ADAPTATION OF BIOFLOC AQUATIC SYSTEM FOR POLYCULTURE WITH TILAPIA (OREOCHROMIS SP.) AND RIVER PRAWN (MACROBRACHIUM SP.)

Aquaculture is a productive activity in economic growth due to market productivity which supports many Ecuadorian communities. However, exotic species has been the basis of this activity without considering the endemic and mega-diverse component of Ecuador. On the other hand, current aquaculture systems use a lot of water, generating discharge of nitrogen and phosphorus, causing a negative impact on natural watersheds. The present investigation focused on the diversification of aquaculture production and environmental care, through the polyculture of tilapia and river prawn, in a Biofloc system, which allows reducing the use of water, space, and food, taking advantage of all the nutrients of the aquatic environment without generating pollutant residues, from a carbon-nitrogen ratio of 20:1. The research project was developed under laboratory conditions at 2.728 amsl, for 8 weeks in pre-breading stages. Two factors were established in the study: type of culture (monoculture and polyculture) and production systems (traditional and biofloc), with three replicates. In the Biofloc system, the environmental variables such as temperature, pH, and oxygen did not show any significant differences between treatments (p <= 0.05), while conductivity and total suspended solids increased during the test, and the nitrification processes stabilized at day 28 with values of 0.06 +/- 0.01 and 0.35 +/- 0.09 ppm in ammonium and nitrite respectively.
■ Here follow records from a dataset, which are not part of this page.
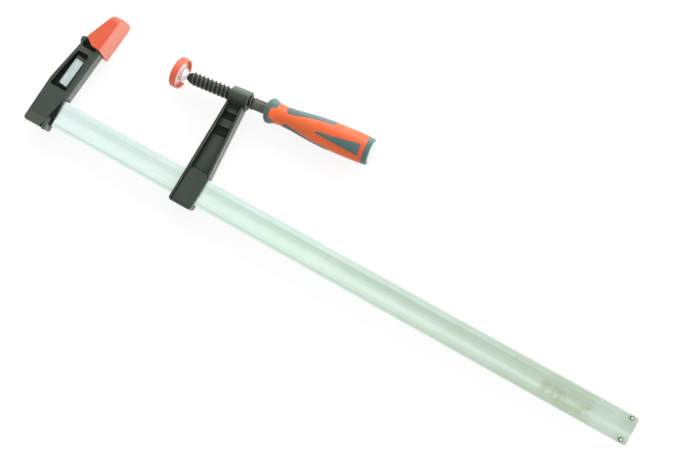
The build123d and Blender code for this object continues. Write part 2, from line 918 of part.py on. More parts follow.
with BuildPart() as grip_rear_inlays:
    add(grip_form(soft_stand))
    add(rear_windows.part, mode=Mode.INTERSECT)
    add(grip_form(-soft_depth), mode=Mode.SUBTRACT)
finish(grip_rear_inlays, "grip_rear_inlays", screw_place)

# Ring and plug that close the handle's rear end
plug_radius = grip_rear_radius - end_collar_wall
ring_end = grip_length + end_collar_length
with BuildPart() as grip_end_collar:
    with BuildSketch(grip_plane) as ring_section:
        with BuildLine():
            Polyline(
                (grip_length, plug_radius),
                (grip_length, grip_rear_radius),
                (ring_end, grip_rear_radius - end_collar_taper),
                (ring_end, plug_radius),
                close=True,
            )
        make_face()
        outer_corners = ring_section.vertices().sort_by(Axis.Y)[-2:]
        fillet(outer_corners.sort_by(Axis.X)[-1], end_edge_radius)
    revolve(axis=Axis.X)
finish(grip_end_collar, "grip_end_collar", screw_place)

with BuildPart() as handle_end_plug:
    with BuildSketch(Plane(origin=(handle_front + grip_length, 0, 0), z_dir=(1, 0, 0))):
        Circle(plug_radius)
    extrude(amount=end_collar_length + end_plug_stand)
    fillet(handle_end_plug.edges().sort_by(Axis.X)[-1:], end_edge_radius)
finish(handle_end_plug, "handle_end_plug", screw_place)
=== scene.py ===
"""Looks of a screw clamp for woodwork: finishes, the blank name plate, light and camera."""
from math import radians

import bmesh
import bpy
from mathutils import Euler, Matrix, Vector


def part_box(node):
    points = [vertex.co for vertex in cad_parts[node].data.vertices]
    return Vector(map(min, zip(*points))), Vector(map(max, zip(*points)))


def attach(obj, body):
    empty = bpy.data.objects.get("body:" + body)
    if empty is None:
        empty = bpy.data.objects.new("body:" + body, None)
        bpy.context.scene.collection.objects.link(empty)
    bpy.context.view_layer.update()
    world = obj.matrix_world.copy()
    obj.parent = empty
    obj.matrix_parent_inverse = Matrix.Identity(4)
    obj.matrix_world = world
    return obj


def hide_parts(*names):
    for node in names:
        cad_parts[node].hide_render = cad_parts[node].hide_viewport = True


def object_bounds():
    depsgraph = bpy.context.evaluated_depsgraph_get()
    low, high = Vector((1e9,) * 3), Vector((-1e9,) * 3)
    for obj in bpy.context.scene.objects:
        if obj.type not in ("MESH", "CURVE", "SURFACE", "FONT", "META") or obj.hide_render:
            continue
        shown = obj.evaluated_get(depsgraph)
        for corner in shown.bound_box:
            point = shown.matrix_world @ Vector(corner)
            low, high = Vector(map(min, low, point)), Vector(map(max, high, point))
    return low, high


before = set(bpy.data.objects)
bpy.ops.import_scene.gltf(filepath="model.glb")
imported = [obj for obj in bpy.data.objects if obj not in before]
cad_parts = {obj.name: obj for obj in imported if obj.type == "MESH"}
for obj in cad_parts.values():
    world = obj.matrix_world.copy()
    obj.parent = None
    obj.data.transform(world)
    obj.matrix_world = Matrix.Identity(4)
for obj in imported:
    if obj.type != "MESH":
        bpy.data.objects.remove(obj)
cad_low, cad_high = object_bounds()
bpy.ops.object.select_all(action="DESELECT")

# Places in the clamp's own frame, in metres and degrees
screw_tilt = 5.3
ball_centre = Vector((0.08468, 0.0027, 0.0))
plate_lean = -7.0
view_middle = Vector((0.30, -0.045, 0.0))
gap_low, gap_high = 0.02, 0.04  # x in the clamping gap, with the fixed jaw before it
rail_middle = -0.096  # y of the rail's middle line
pin_along, pin_across = 0.64004, 0.0114  # a stop pin's x, and its y from that line


# Helpers for shaders
def feed(tree, socket, value):
    """Give a socket a value, or join another socket to it."""
    if isinstance(value, bpy.types.NodeSocket):
        tree.links.new(value, socket)
    elif isinstance(value, tuple) and len(value) == 3 and socket.type == "RGBA":
        socket.default_value = (*value, 1.0)
    else:
        socket.default_value = value


def put(tree, kind, inputs=None, **settings):
    """Place a node, set what it does and feed its inputs by name or number."""
    node = tree.nodes.new(kind)
    for name, value in settings.items():
        setattr(node, name, value)
    for name, value in (inputs or {}).items():
        feed(tree, node.inputs[name], value)
    return node


def calc(tree, operation, first, *others):
    """Arithmetic on one value, or on several one after another."""
    for other in others or (0.0,):
        first = put(tree, "ShaderNodeMath", {0: first, 1: other}, operation=operation).outputs[0]
    return first


def times(tree, *masks):
    """Product of masks."""
    return calc(tree, "MULTIPLY", *masks)


def spare(tree, mask, part=1.0):
    """What a mask leaves free: 1 less a part of it."""
    return calc(tree, "SUBTRACT", 1.0, times(tree, mask, part))


def remap(tree, value, low, high, to_low=0.0, to_high=1.0, way="SMOOTHSTEP"):
    """Soft step of a value between two limits, which falls where the first limit is the higher."""
    limits = {"Value": value, "From Min": low, "From Max": high, "To Min": to_low, "To Max": to_high}
    return put(tree, "ShaderNodeMapRange", limits, interpolation_type=way).outputs[0]


def slope(tree, value, low, high, to_low=0.0, to_high=1.0):
    """Straight step of a value between two limits."""
    return remap(tree, value, low, high, to_low, to_high, "LINEAR")


def band(tree, value, limits, soft):
    """1 between two limits and 0 outside, with soft ends."""
    low, high = limits
    rise = remap(tree, value, low - soft, low + soft)
    return times(tree, rise, remap(tree, value, high + soft, high - soft))


def reach(tree, first, second):
    """Length of a line from its two sides."""
    return calc(tree, "SQRT", calc(tree, "ADD", times(tree, first, first), times(tree, second, second)))


def noise(tree, where, scale, detail, rough, twist=0.0):
    """Cloudy value between 0 and 1, with a scale in marks per metre."""
    limits = {"Vector": where, "Scale": scale, "Detail": detail, "Roughness": rough, "Distortion": twist}
    return put(tree, "ShaderNodeTexNoise", limits).outputs[0]


def cloud(tree, where, scale, limits=(0.3, 0.7), gives=(0.0, 1.0), detail=4.0, rough=0.6, twist=0.0):
    """Patches with soft sides: noise drawn apart between two limits."""
    return remap(tree, noise(tree, where, scale, detail, rough, twist), *limits, *gives)


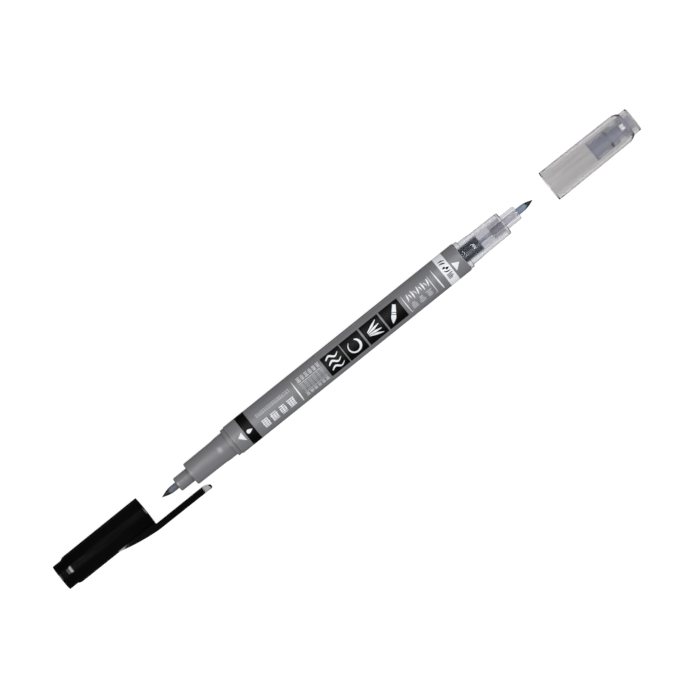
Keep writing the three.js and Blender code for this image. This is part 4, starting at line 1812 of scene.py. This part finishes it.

The bacterial load was higher in the Biofloc system (113.66x10(3) CFU/ml) with predominance of Bacillus sp. and Pseudomonas sp. The bioflocs showed greater volume in polyculture (17.62 ml/L) and 26% of protein. Under these considerations, the best productive performance was detected in the Biofloc polyculture with a total productivity of 142.86g/m2 (p <= 0.05). Therefore, diversification of species, types and culture systems are viable for aquaculture in Ecuador, generating an interaction between the chemical and biological components, allowing productive processes to be sustainable.